The evidence is there. Studios of yesterday and today have folded with an incredibly admirable slate of award-winning masterpieces under their belts and no amount of acclaim can guarantee translation into monetary gain. Even Citizen Kane, the commonly cited “Greatest Movie Ever Made” was a box office failure, but an Oscar favorite.

If there’s a point to be made we must not to lower our standards in response to this point. The answer is to ask the right question. The question is not whether media-saturated blockbusters should be more commonly awarded while lower-budgeted, higher quality films are forced to make way. The question is: Why are these expensive movies commonly of such lower quality and why are the studios forcing these down our throats with even bigger marketing campaigns instead of making these films better with the hundreds of millions of dollars they syphon into them?
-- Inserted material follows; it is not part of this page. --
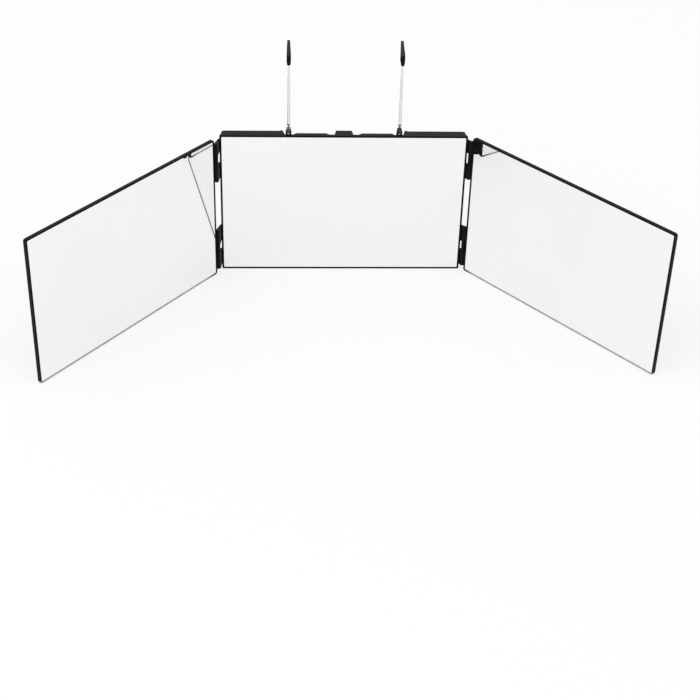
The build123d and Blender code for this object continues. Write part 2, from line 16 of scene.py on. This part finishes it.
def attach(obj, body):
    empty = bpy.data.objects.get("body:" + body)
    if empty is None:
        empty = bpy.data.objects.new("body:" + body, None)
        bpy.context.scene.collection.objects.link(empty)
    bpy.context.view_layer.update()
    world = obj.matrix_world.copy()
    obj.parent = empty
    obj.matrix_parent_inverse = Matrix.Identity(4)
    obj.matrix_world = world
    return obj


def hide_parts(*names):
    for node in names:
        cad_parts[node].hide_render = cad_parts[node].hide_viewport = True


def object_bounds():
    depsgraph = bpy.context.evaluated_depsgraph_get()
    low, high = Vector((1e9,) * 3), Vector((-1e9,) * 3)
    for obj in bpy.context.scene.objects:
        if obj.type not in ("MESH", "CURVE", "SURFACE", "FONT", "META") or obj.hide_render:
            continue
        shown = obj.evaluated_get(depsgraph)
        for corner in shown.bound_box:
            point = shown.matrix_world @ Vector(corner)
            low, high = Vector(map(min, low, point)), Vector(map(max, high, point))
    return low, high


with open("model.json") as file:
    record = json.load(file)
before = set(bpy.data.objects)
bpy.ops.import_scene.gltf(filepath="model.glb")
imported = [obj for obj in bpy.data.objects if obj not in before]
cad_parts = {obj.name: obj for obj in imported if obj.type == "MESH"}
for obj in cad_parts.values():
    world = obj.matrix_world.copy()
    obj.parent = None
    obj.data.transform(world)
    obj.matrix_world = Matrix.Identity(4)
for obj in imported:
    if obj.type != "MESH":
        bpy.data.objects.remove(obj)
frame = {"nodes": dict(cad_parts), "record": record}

MM = 0.001

cad_low, cad_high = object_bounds()
nodes = frame["nodes"]
slot_of = {part["node"]: part["material_slot"] for part in frame["record"]["subparts"]}
cad_size = [round(high - low, 4) for low, high in zip(cad_low, cad_high)]
print("CAD nodes:", len(nodes), "size:", cad_size)

# %% [markdown]
# ## The camera
# A camera is a place, a direction and a lens. Here it stands high and looks down, with a long lens,
# so that the top edges of the frames show but the panels stay nearly upright. A small shift moves
# the picture in the frame without turning the camera, as a view camera does. We build the camera's
# three axes from a heading, a tilt and a small roll, and write them as a matrix.

# %% Place the camera
CAMERA_PLACE = Vector((-0.0717337, -1.5034718, 0.941255))
CAMERA_HEADING = math.radians(2.9464)
CAMERA_TILT = math.radians(32.3044)
CAMERA_ROLL = math.radians(-1.621)
CAMERA_LENS, CAMERA_SENSOR = 75.8117, 36.0
CAMERA_SHIFT = (0.0069, -0.1070)


def camera_matrix(place, heading, tilt, roll):
    """World matrix of a camera that looks along +Y at zero heading."""
    reach = math.cos(tilt)
    forward = Vector((math.sin(heading) * reach, math.cos(heading) * reach, -math.sin(tilt)))
    level = Vector((math.cos(heading), -math.sin(heading), 0.0))
    down = forward.cross(level)
    right = math.cos(roll) * level + math.sin(roll) * down
    up = math.sin(roll) * level - math.cos(roll) * down
    return Matrix.Translation(place) @ Matrix((right, up, -forward)).transposed().to_4x4()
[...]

The result is an overall dumbing down of our cinematic heritage, especially when we attempt to force square pegs into round holes during awards seasons. These blockbusters have their own rewards in the form of, oh what is that stuff the audiences vote with? Oh yeah, money. We don’t need to dumb down Oscar to give Transformers: Revenge of the Fallen a Best Picture nomination, when it made, literally, a billion dollars over its budget. I don’t just mean that the box office take was a billion dollars, I mean it literally made $1.2 billion, against a $200 million dollar budget… and then went on to “win” a “Worst Picture” Razzie.

The audience can continue to reward the studios for films like these and vote with their pocketbooks. Meanwhile the high standards that Awards boards like the Oscars have (generally) shown should remain merit based even if such merit contradicts box office or even critical rewards. Even Citizen Kane and It’s a Wonderful Life were both critically lambasted on their initial release, but Oscar took note and partially because of this note, fans have rediscovered those films, as well as The Shawshank Redemption, The Last Emperor and the 2011 Oscar winner for Best Picture, Best Director and Best Actor, The Artist.

The Oscars, Golden Globes, AFI and other organizations of meritorious recognition build up these more obscure films (would you have seen Winter’s Bone if not for the Oscars’ recognition, and if not, would we have Jennifer Lawrence as we know her?), thus they should not be reduced in standards in favor of ABC Network viewership. Will audiences eventually choose to vote for the best films with their money after the example of these Awards Shows, and reward the studios which made them for making good films? If they do, perhaps we won’t need so much cinema press. Until then, however, I’ll continue to see you in the Next Reel.